Все это рикошетом ударило по Толстому, когда в Константинополь пришло письмо, в котором турецкий посол рассказывал, как с ним обращаются в России. «Что [он] писал, того не знаю, – рассказывал Толстой, – но меня страшно стеснили, заперли со всеми людьми на дворе моем и никого с двора, ни на двор не пускают, сидели мы несколько дней без пищи, потому что и хлеба купить никого не пустили, а потом едва упросил большими подарками, что начали пускать по одному человеку для покупки пищи».
Кроме того, Толстой тревожился, как бы кто-нибудь из посольских сотрудников не принял ислам и не выдал бы всю его сеть информаторов. В конце концов так и случилось, но посол безотлагательно разрешил эту проблему. «Притом нахожусь в большом страхе от своих дворовых людей, – пишет он в Москву. – Жив здесь три года, они познакомились с турками, выучились и языку турецкому, и так как теперь находимся в большом утеснении, то боюсь, что, не терпя заключения, поколеблются в вере, потому что бусурманская вера маломысленных очень прельщает; если явится какой-нибудь Иуда, великие наделает пакости, потому что люди мои присмотрелись, с кем я из христиан близок и кто великому государю служит, как, например, иерусалимский патриарх, господин Савва Рагузинский-Владиславич и другие, и если хотя один сделается ренегатом и скажет туркам, кто великому государю работает, то не только наши приятели пострадают, но и всем христианам будет беда. Внимательно за этим слежу и не знаю, как Бог управит. У меня уже было такое дело: молодой подьячий Тимофей, познакомившись с турками, выдумал обусурманиться; Бог мне помог об этом сведать, я призвал его тайно и начал ему говорить, а он мне прямо объявил, что хочет обусурманиться: я его запер в своей спальне до ночи, а ночью он выпил рюмку вина и скоро умер; так его Бог сохранил от такой беды».
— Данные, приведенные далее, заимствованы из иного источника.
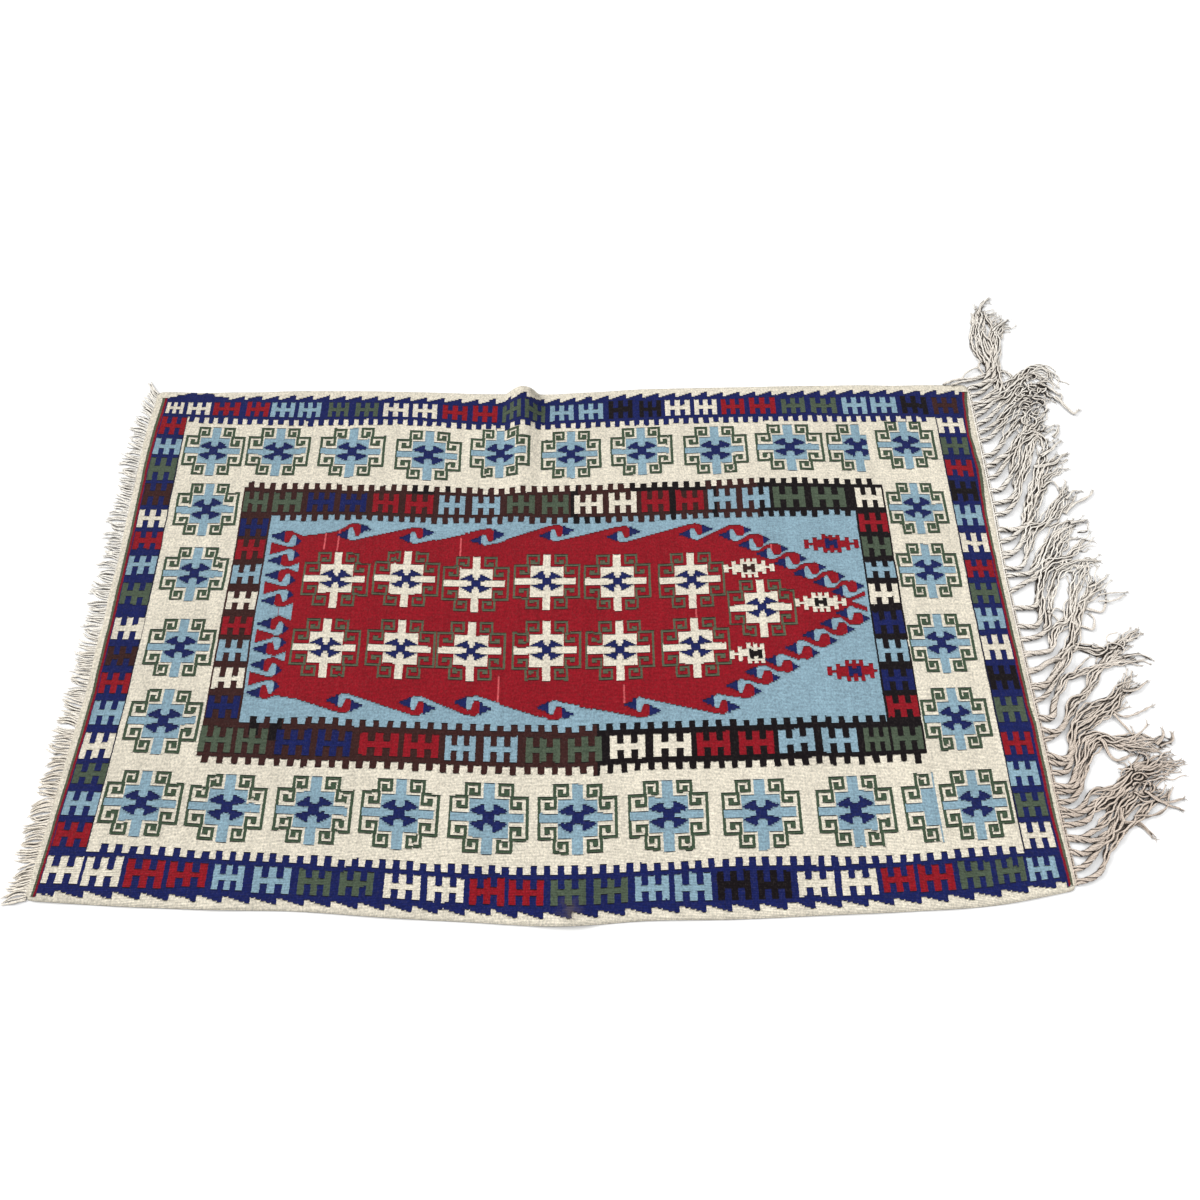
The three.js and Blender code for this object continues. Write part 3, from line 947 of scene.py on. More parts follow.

Шло время, забот у Толстого прибавлялось. Не присылали из России жалованье, и он вынужден был, чтобы свести концы с концами, продать часть собольих шкурок, выданных ему на подарки. Он писал царю – просил денег и разрешения выйти в отставку и вернуться домой. Петр ответил отказом на том основании, что деятельность Толстого очень важна для России. И Толстой продолжал выбиваться из сил: подкупал, интриговал – словом, делал что мог. В 1706 году он доносил, что двое из самых благоразумных пашей задушены по подстрекательству великого визиря, который не любит способных людей, и «дай Вышний, чтоб и остальные все передавились».
Когда на Дону восстали казаки под предводительством Булавина, а шведы вторглись в Россию, Петр опасался, как бы султан не соблазнился удобным моментом отобрать Азов. Он склонялся к тому, чтобы умиротворить турок, и приказал ни в коем случае не держать в русских тюрьмах ни одного турецкого или татарского узника. Толстой этих шагов не одобрял. Он чувствовал, что турки скорее утихомирятся, если держаться с ними жестко, даже угрожающе. Дальнейшие события подтвердили его правоту. Весной и летом 1709 года, накануне Полтавы, турки не вмешались в войну на стороне Швеции – мало того, упорные разговоры о войне с Россией и слух, что русский флот уже входит в устье Босфора, даже вызвали настоящую панику на константинопольских улицах.
Так восемь трудных лет Толстой с успехом поддерживал интересы своего повелителя и оберегал мир между Россией и Турцией. Но в 1709 году Карл XII, бежавший из-под Полтавы, явился во владения султана. С этого момента султан четырежды за три года объявлял войну России.
* * *Перейдя Буг и вступив на земли Османской империи, Карл XII стал гостем султана. Король и казацкий гетман Мазепа попросили убежища во владениях султана. Согласно установлениям ислама, Ахмед III должен был принять и защищать их. Обязанность эта считалась непреложной, и когда в Константинополе узнали, что очаковский паша медлит с решением и что из-за него казаки, ожидавшие ответа на противоположном берегу, были порублены настигшими их русскими, султан всерьез подумывал послать этому паше шелковый шнурок.